The Angels of Anaheim also swapped starters, but their decision seemed to be based on money. They didn’t want to give John Lackey the kind of contract he got from Boston – $82.5 million for five years. They were more comfortable paying Joel Pineiro $16 million for two years.
Milwaukee and Arizona each added two starters. The Brewers did it via free agency, signing Randy Wolf and Doug Davis, who started for the Brewers for three years in a previous tenure. The Diamondbacks traded for their two new starters, getting Ian Kennedy from the Yankees and Edwin Jackson from the Tigers in the three-way Curtis Granderson deal.
Detroit wound up with a new starter in that deal, Max Scherzer.
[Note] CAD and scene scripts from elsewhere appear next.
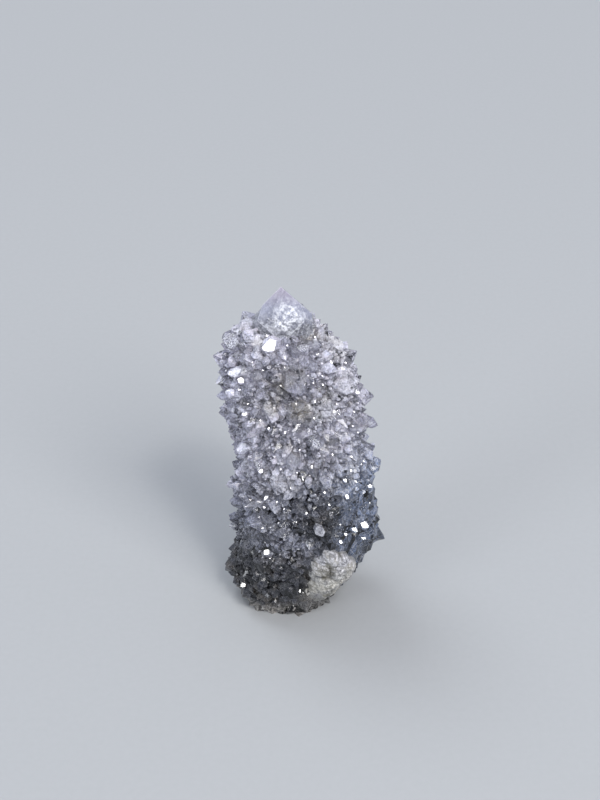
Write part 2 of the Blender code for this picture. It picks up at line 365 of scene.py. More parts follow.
# %% Sort the solid's faces
# The lens and the picture's middle in pixels, in a picture of 600 by 800
PIXEL_LENS = 1500
PICTURE_MIDDLE = (300, 400)
# Pixel across, pixel down and reach in mm of the places where every crystal is milky
MILKY_SPOTS = ((332, 343, 3.6), (350, 385, 4.2), (324, 412, 2.6), (245, 328, 3.2), (264, 345, 3.0), (236, 380, 3.0),
               (284, 480, 3.4), (329, 366, 2.4), (250, 440, 2.4), (293, 461, 2.2), (245, 465, 2.4), (335, 468, 1.8))


def place_seen(across, down):
    """The place of the skin that the camera shows at a pixel, or the nearest to it just past the outline."""
    sight = Vector(((across - PICTURE_MIDDLE[0]) / PIXEL_LENS, (PICTURE_MIDDLE[1] - down) / PIXEL_LENS, -1))
    sight.rotate(camera.rotation_euler)
    sight.normalize()
    beside = CAMERA_PLACE + sight * (CLUSTER_HEART - CAMERA_PLACE).dot(sight)
    return skin.ray_cast(CAMERA_PLACE, sight)[0] or skin.find_nearest(beside)[0]


SMOKE_TOP = 22 * MM
SMOKE_SOFTNESS = 7 * MM
SMOKE_TILT = 0.3
SMOKE_DRIFT = 3 * MM
SMOKE_DRIFT_SIZE = 6 * MM
MILKY_SHARE = 0.5
# How much painted shade, lighter or darker at random, each face gets on top of its crystal's tone
FACET_SHADE_SHARE = 1.0
PATCH_INSIDE = 0.85
# Multiplying a number from 0 to 1 by one of these and dropping the whole part gives a new one that looks random
RESHUFFLE = 7.3
FINISH_RESHUFFLE = 3.7


def finish_at(point, chance):
    """Which finish a crystal has that grew at a point, from a chance between 0 and 1."""
    if any((point - spot).length < reach for spot, reach in milky_spots):
        return MILKY
    drift = SMOKE_DRIFT * noise.noise(point / SMOKE_DRIFT_SIZE) - point.x * SMOKE_TILT
    smoke = 0.5 - (point.z + drift - SMOKE_TOP) / (2 * SMOKE_SOFTNESS)
    if chance < smoke:
        return SMOKY
    return MILKY if (chance * RESHUFFLE) % 1 < MILKY_SHARE else CLEAR


milky_spots = [(place_seen(across, down), reach * MM) for across, down, reach in MILKY_SPOTS]
tone_note = closed.faces.layers.float.new("tone")
for face in closed.faces:
    middle = face.calc_center_median()
    out = outward_at(middle)
    apex = max((vertex.co for vertex in face.verts), key=lambda co: (co - middle).dot(out))
    tone = place_tone(apex)
    # Each face gets its own painted shade, lighter or darker at random
    face[tone_note] = tone + FACET_SHADE_SHARE * (place_tone(middle) - 0.5)
    if tip_face(middle):
        face.material_index = TIP
    elif patch_share(middle) < PATCH_INSIDE:
        face.material_index = PATCH
    else:
        face.material_index = finish_at(apex, (tone * FINISH_RESHUFFLE) % 1)
counts = np.bincount([face.material_index for face in closed.faces], minlength=len(FINISHES))
print(dict(zip(FINISHES, counts.tolist())))

# %% [markdown]
# ## Crystals that catch the eye
#
# Some crystals stand out in the photograph: broad faces turned to the viewer, and faces that throw the lamp's light
# straight into the lens. A flash can't be painted on, since it has to move when the cluster turns. So these crystals
# are aimed: one end face of each looks halfway between the viewer and the lamp, or close to the viewer for the faces
# that only look broad. Their places are read off the picture and carried along the line of sight to the skin.

# %% Aimed crystals
HALF_SIDE = math.radians(30)
MIDDLE_TO_FACE = 0.5 * math.cos(HALF_SIDE)
END_HEIGHT = MIDDLE_TO_FACE / math.tan(END_FACE_LEAN)
FLASH_RISE = 0.3
BROAD_RISE = 0.14
# Broad crystals may stand out by the limit times how far the smoothing there stays below the next number
BROAD_LIMIT = 1.6 * MM
BROAD_NONE = 1.3
AIMED_FLATTEST = 0.65
FLASH_TONE = 0.7
CLEAR_SHARE = 0.56
SIDE_MARGIN = 0.05 * MM

# Pixel across, pixel down, width in mm
FLASHES = ((270, 345, 3.2), (243, 380, 1.4), (246, 413, 1.1), (267, 497, 1.1), (346, 496, 1.1), (344, 480, 0.9),
           (379, 485, 1.0), (362, 524, 1.9), (353, 529, 1.4), (345, 534, 0.7), (340, 541, 0.9), (362, 537, 1.0),
           (268, 551, 1.5), (245, 584, 1.4), (287, 345, 0.7), (247, 321, 0.6), (329, 362, 1.0), (345, 385, 0.9),
           (275, 455, 0.7), (312, 466, 0.7), (300, 590, 0.7), (262, 470, 1.0), (243, 470, 0.9), (356, 392, 1.0))
# Besides these, small sparks at random places: how many, where in the picture, how wide and how far apart
SPARKS = 85
SPARK_ACROSS = (228, 372)
SPARK_DOWN = (335, 535)
SPARK_WIDTHS = (0.28, 0.6)
SPARK_GAP = 1.5 * MM
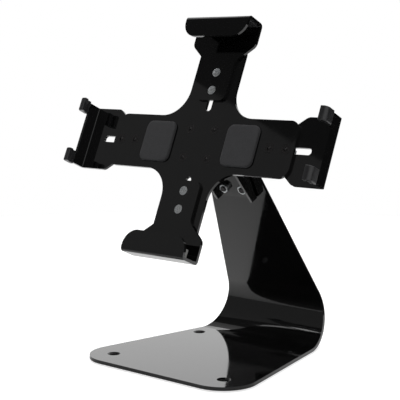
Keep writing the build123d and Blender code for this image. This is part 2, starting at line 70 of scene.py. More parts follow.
# Tilt bracket
bracket_sheet = 2.5
bracket_width = 40.0
bracket_foot_length = 36.0
bracket_foot_height = 9.0
bracket_end_inset = 2.0
bracket_mid_radius = 1.5
ear_radius = 9.0
pivot_past_end = 12.4
pivot_height = 12.0
bracket_screw_spacing = 20.0
bracket_screw_pitch = 18.0
bracket_screw_inset = 8.0

# Tilt head
barrel_radius = 8.5
neck_width = 24.0
flange_standoff = 10.0
flange_thickness = 4.0
flange_radius = 22.0
spindle_radius = 6.0
disc_thickness = 1.0
side_play = 0.05
swivel_play = 0.05
hub_radius = 25.0
hub_floor = 3.0
hub_pocket_radius = 11.0
hub_pocket_depth = 3.4
hub_bore_radius = 6.05
spring_sheet = 0.5
spring_height = 0.8
spring_radius = 9.8
swivel_nut_height = 2.2
swivel_nut_radius = 9.5
hub_screw_offset = 18.0

# Carrier
sheet = 2.4
carrier_half_width = 96.0
carrier_half_height = 88.0
carrier_bar = 48.0
carrier_inner_radius = 24.0
carrier_outer_radius = 9.0
carrier_pad_width = 32.0
carrier_pad_height = 36.0
carrier_pad_place = 44.0
carrier_pad_radius = 6.0
arm_slot_inner = 32.0
arm_slot_outer = 78.0
slot_radius = 2.8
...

Four other pitchers signed their way into rotations – Jon Garland in San Diego, Bret Myers in Houston, Jason Marquis in Washington and Ben Sheets in Oakland
One of the more interesting aspects of those developments is that two of the pitchers, Marquis and Pineiro, expressed a desire to play in New York for the Mets. Despite the Mets’ glaring need for starters, though, they didn’t return the interest. They didn’t like Marquis enough to sign him, and by the time they got around to being serious on Pineiro, he was gone.
SLIGHTLY USED STARTERS
Three other pitchers will be start-of-the-season
new, if slightly used, to their 2010 rotations. They were traded to their teams last season and had in-season auditions, not that they needed them.
Jake Peavy (at right) started three games for the White Sox and won all three with a 1.35 earned run average and only 7.65 baseruuners allowed per nine innings.
Scott Kazmir started six games for the Angels, emerging with a 2-2 record, 1.73 e.r.a. and 9.66 baserunners per nine innings.
And then there was Carl Pavano, who started 12 games for Minnesota and compiled a 5-4 record and 4.64 e.r.a.